Die Erderwärmung verändert die Pflanzengemeinschaften der Berggipfel weltweit. Dies gilt zunehmend auch für die längste Gebirgskette der Erde, die Anden. Zu diesem Befund kommt ein internationales Forschungsteam mit Beteiligung der Österreichischen Akademie der Wissenschaften und der Universität für Bodenkultur (Boku) Wien.

Von Venezuela bis Feuerland: Auf der Suche nach neuen Lebensräumen wandern in den Anden immer mehr Pflanzenarten in höher gelegene Bergabschnitte aus. Dabei verdrängen sie seltene Gebirgspflanzen in den Hochanden.
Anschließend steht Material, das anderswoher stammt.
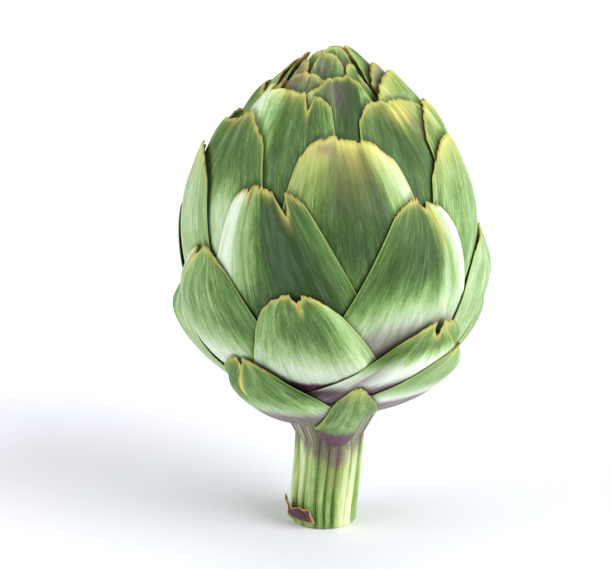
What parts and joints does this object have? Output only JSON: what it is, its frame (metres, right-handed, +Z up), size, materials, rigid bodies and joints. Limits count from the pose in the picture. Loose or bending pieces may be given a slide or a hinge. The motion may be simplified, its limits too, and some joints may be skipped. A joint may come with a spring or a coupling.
{
  "type": "globe artichoke",
  "caption": "Fresh globe artichoke standing upright on its cut stem: a tight egg-shaped bud of overlapping, blunt-tipped bracts over a short thick ribbed stem.",
  "frame": {"origin": "centre of the flat cut face at the foot of the stem", "axes": "+Z up along the stem to the tip of the bud; -Y is the front, where the broad bracts show; +X is to the right when it is seen from the front"},
  "size_m": [0.1024, 0.1035, 0.1575],
  "materials": {
    "bract": "matt green with a pale waxy bloom, yellow and brown at the tips",
    "stem": "satin, pale yellow-green with darker ribs",
    "inner_bud": "satin, pale green",
    "choke": "fibrous, pale straw",
    "stub": "dry, dark purple-brown"
  },
  "bodies": {
    "root": {"stem": "stem", "choke": "choke", "inner_bud": "inner_bud", "bract_01": "bract", "bract_02": "bract", "bract_03": "bract", "bract_04": "bract", "bract_05": "bract", "bract_06": "bract", "bract_07": "bract", "bract_08": "bract", "bract_09": "bract", "bract_10": "bract", "bract_11": "bract", "bract_12": "bract", "bract_13": "bract", "bract_14": "bract", "bract_15": "bract", "bract_16": "bract", "bract_17": "bract", "bract_18": "bract", "bract_19": "bract", "bract_20": "bract", "bract_21": "bract", "bract_22": "bract", "bract_23": "bract", "bract_24": "bract", "bract_25": "bract", "bract_26": "bract", "bract_27": "bract", "bract_28": "bract", "bract_29": "bract", "bract_30": "bract", "bract_31": "bract", "bract_32": "bract", "bract_33": "bract", "bract_34": "bract", "bract_35": "bract", "bract_36": "bract", "bract_37": "bract", "bract_38": "bract", "bract_39": "bract", "bract_40": "bract", "bract_41": "bract", "bract_42": "bract", "bract_43": "bract", "bract_44": "bract", "bract_45": "bract", "bract_46": "bract", "bract_47": "bract", "bract_48": "bract", "bract_49": "bract", "bract_50": "bract", "bract_51": "bract", "bract_52": "bract", "bract_53": "bract", "stem_bract": "bract", "leaf_stub": "stub"}
  },
  "joints": []
}
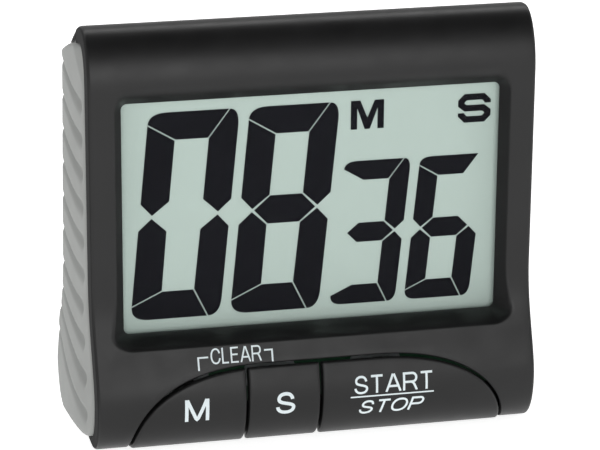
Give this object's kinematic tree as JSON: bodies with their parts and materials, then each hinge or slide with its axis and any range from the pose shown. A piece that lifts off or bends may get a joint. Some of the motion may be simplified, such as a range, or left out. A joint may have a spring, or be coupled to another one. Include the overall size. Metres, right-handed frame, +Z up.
{
  "type": "digital kitchen timer",
  "caption": "Digital countdown kitchen timer with a large display, three push buttons in a bulged front, soft side grips, battery door, magnets and fold-out stand.",
  "frame": {"origin": "bottom centre of the whole object's box, on the surface it stands on", "axes": "+Z up, the display and buttons face -Y, +X to the right as the user sees the display"},
  "size_m": [0.0782, 0.03, 0.0702],
  "materials": {
    "shell_black": "fine satin moulded ABS",
    "button_black": "satin moulded ABS with white printed labels",
    "grip_grey": "matt soft-touch rubber with moulded scallops",
    "lens_clear": "clear moulded acrylic, polished",
    "lcd_glass": "display glass with grey-green reflective ground",
    "polariser": "polarising film",
    "reflector": "satin reflective film",
    "holder_white": "white moulded plastic",
    "elastomer": "striped conductive rubber",
    "silicone": "matt silicone rubber",
    "board_green": "solder-masked glass-fibre board",
    "carbon": "printed carbon",
    "epoxy_black": "glossy cured resin",
    "component_black": "moulded chip body",
    "ceramic": "unglazed ceramic",
    "battery_sleeve": "shrink sleeve with bare metal ends",
    "spring_steel": "nickel-plated spring steel",
    "brass": "bare brass sheet",
    "screw_steel": "zinc-plated steel",
    "magnet": "nickel-plated magnet",
    "wire_red": "PVC insulation",
    "wire_black": "PVC insulation"
  },
  "bodies": {
    "case": {"front_shell": "shell_black", "rear_shell": "shell_black", "left_grip": "grip_grey", "right_grip": "grip_grey", "dome_m": "silicone", "dome_s": "silicone", "dome_start_stop": "silicone", "contact_pad_m": "carbon", "contact_pad_s": "carbon", "contact_pad_start_stop": "carbon", "display_lens": "lens_clear", "front_polariser": "polariser", "lcd_front_glass": "lcd_glass", "lcd_rear_glass": "lcd_glass", "rear_reflector": "reflector", "lcd_holder": "holder_white", "zebra_connector": "elastomer", "main_board": "board_green", "controller_chip": "epoxy_black", "quartz_crystal": "spring_steel", "resistor_1": "component_black", "resistor_2": "component_black", "capacitor_1": "ceramic", "capacitor_2": "ceramic", "board_screw_1": "screw_steel", "board_screw_2": "screw_steel", "battery": "battery_sleeve", "positive_contact": "brass", "negative_contact": "spring_steel", "battery_spring": "spring_steel", "left_magnet": "magnet", "right_magnet": "magnet", "buzzer_plate": "brass", "buzzer_ceramic": "ceramic", "case_screw_1": "screw_steel", "case_screw_2": "screw_steel", "case_screw_3": "screw_steel", "case_screw_4": "screw_steel", "battery_lead_red": "wire_red", "battery_lead_black": "wire_black", "buzzer_lead_red": "wire_red", "buzzer_lead_black": "wire_black"},
    "button_m": {"button_m": "button_black"},
    "button_s": {"button_s": "button_black"},
    "button_start_stop": {"button_start_stop": "button_black"},
    "battery_door": {"battery_door": "shell_black"},
    "stand": {"stand": "shell_black"}
  },
  "joints": [
    {"name": "press_m", "type": "slide", "parent": "case", "child": "button_m", "axis": [0, 1, 0], "range_m": [0, 0.0008], "stiffness_N_per_m": 900, "springref_m": -0.0006, "deforming": ["dome_m"]},
    {"name": "press_s", "type": "slide", "parent": "case", "child": "button_s", "axis": [0, 1, 0], "range_m": [0, 0.0008], "stiffness_N_per_m": 900, "springref_m": -0.0006, "deforming": ["dome_s"]},
    {"name": "press_start_stop", "type": "slide", "parent": "case", "child": "button_start_stop", "axis": [0, 1, 0], "range_m": [0, 0.0008], "stiffness_N_per_m": 900, "springref_m": -0.0006, "deforming": ["dome_start_stop"]},
    {"name": "door_off", "type": "slide", "parent": "case", "child": "battery_door", "axis": [0, 1, 0], "range_m": [0, 0.02]},
    {"name": "stand_fold", "type": "hinge", "parent": "case", "child": "stand", "pos_m": [0, 0.0099, 0.0548], "axis": [1, 0, 0], "range_deg": [0, 55]}
  ]
}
Grund dafür seien die vom Menschen verursachten steigenden Temperaturen. Diese würden die Entwicklung in Zukunft noch weiter beschleunigen.

In einem Langzeit-Monitoring- und Forschungsprogramm, der „Global Observation Research Initiative in Alpine Environments“ (Gloria), wurden Daten über Pflanzengemeinschaften verwendet, die in 720 Dauerbeobachtungsflächen auf 45 Berggipfeln in den hohen Anden zwischen 2011 und 2019 erhoben wurden. „ Im Großraum der tropischen Anden befindet sich auch das größte Zentrum der biologischen Vielfalt der Erde“, so die Wissenschaftler.

Arten steigen höher

Die Erfassung der Biodiversität entlang von Höhengraden zeige die Wirkung des Klimawandels auf die Zusammensetzung der Ökosysteme. Diese sind in den Anden durch das Zusammentreffen einer komplexen Landschaftsstruktur mit dem tropischen Klima besonders vielfältig und einzigartig. „Das Höhersteigen der Arten lässt sich an den meisten unserer Messpunkte auf den Berggipfeln feststellen. Die Veränderungen können aber recht unterschiedlich sein, etwa eine Zunahme der Gesamtbedeckung der Vegetation, während diese an anderen Standorten deutlich rückgängig war“, sagt Hochgebirgsökologe Pauli, der das Gloria-Netzwerk leitet.

„Im Schnitt kommt alle zweieinhalb Jahre eine Pflanzenart in den Monitoringflächen dazu, in manchen Gebieten mehr. Das ist für kalte Gebirgslebensräume ein sehr kurzer Zeitraum“, so der Ökologe. Es sei eine besorgniserregende Entwicklung, die er mit seinem Team bereits in unterschiedlichen Gebirgen Europas beobachten konnte.

Intensive Landwirtschaft und Abholzung der Wälder Gift

Faktor Nummer eins weltweit für das Artensterben sei die intensive Landwirtschaft, einschließlich der Abholzung der Wälder, erklärt er. Auch in den Anden werde das Gebirge beweidet. „Häufig werden Flächen in der trockenen Jahreszeit abgebrannt, weil die Weidetiere das junge Gras, das danach wächst, lieber fressen. Für die Vielfalt hat das aber massive Konsequenzen“, sagt Pauli.

Hinzu komme ein Phänomen, das in vielen Teilen der Anden besonders ausgeprägt sei: importierte europäische Wiesenpflanzen – vom Knäuelgras bis zum Rotklee. Je wärmer es wird, desto mehr könnten sie sich in höheren Lagen ausbreiten. Und mit der globalen Erwärmung steigen die Bodentemperaturen weiter. Das konnten auch die Messungen bestätigen.

Gebirgspflanzen lebende Sensoren für Biodiversitätsverlust

„Gebirgspflanzen sind wie lebende Sensoren. Wir können sie als Indikatoren verstehen, die über den Zustand der Ökosysteme Auskunft geben und anhand derer Zukunftsprognosen evaluiert werden können“, sagt der Hochgebirgsökologe. Die Vielfalt der unterschiedlichen lokal verbreiteten Arten zu erhalten, die verschiedenste ökologische Nischen einnehmen, sei gerade in Zeiten des Klimawandels essentiell. Schließlich sind intakte Ökosysteme für rund 30 Prozent der CO2-Bindung verantwortlich.

Biodiversitäts-Monitoring kann zwar den rasanten Verlust der biologischen Vielfalt nicht stoppen, aber zumindest darüber informieren. „Die Verantwortung dafür trägt die Gesellschaft – und allen voran die Politik“, so Pauli.